"D" parameter passing mechanisms
David Keppel
pardo at june.cs.washington.edu
Sat Mar 5 05:23:36 AEST 1988
I've been wondering if the following parameter passing mechanisms lose any
possible optimizations:
const - The value must be treated like a constant locally. Any "real"
parameter passing mechanism (value, reference, etc.) may be used,
but no part of the value may be used as an lhs.
value - The value is used. The storage must be distinct from the
original (unless the caller is happy to have the value trashed).
inout - The value will be returned to the caller *eventually*. This
may be implemented as call by reference, call by value/result,
etc. The interaction of aliased variables is *undefined*. The
order of returning values (for value/result) is undefined.

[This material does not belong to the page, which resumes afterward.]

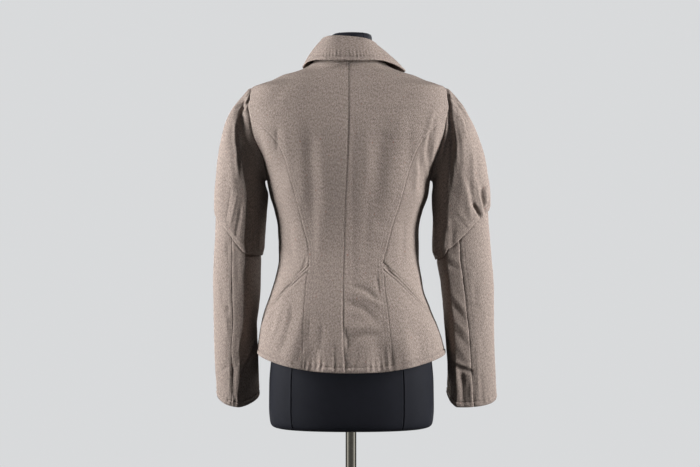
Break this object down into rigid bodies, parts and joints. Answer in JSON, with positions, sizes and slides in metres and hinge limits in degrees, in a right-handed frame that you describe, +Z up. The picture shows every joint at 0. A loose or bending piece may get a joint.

volatile - Call by reference. All values are guaranteed to be updataed
immediately, so that if there is shared (aliased) storage, the
values are always consistant.
I know Ada has an "out" parameter type, but I don't see that it provides
any more optimizations than the inout, rather it provides debugging in
that it won't let you assume that the value is set when you enter the
function.
I'd be curious if anybody can come up with a case when using of one of the
four above parameter passing techniques prohibits some kind of optimization
that could be achieved with another parameter passing technique.
Please "reply" rather than cluttering comp.lang.c with comp.lang.d Thanks!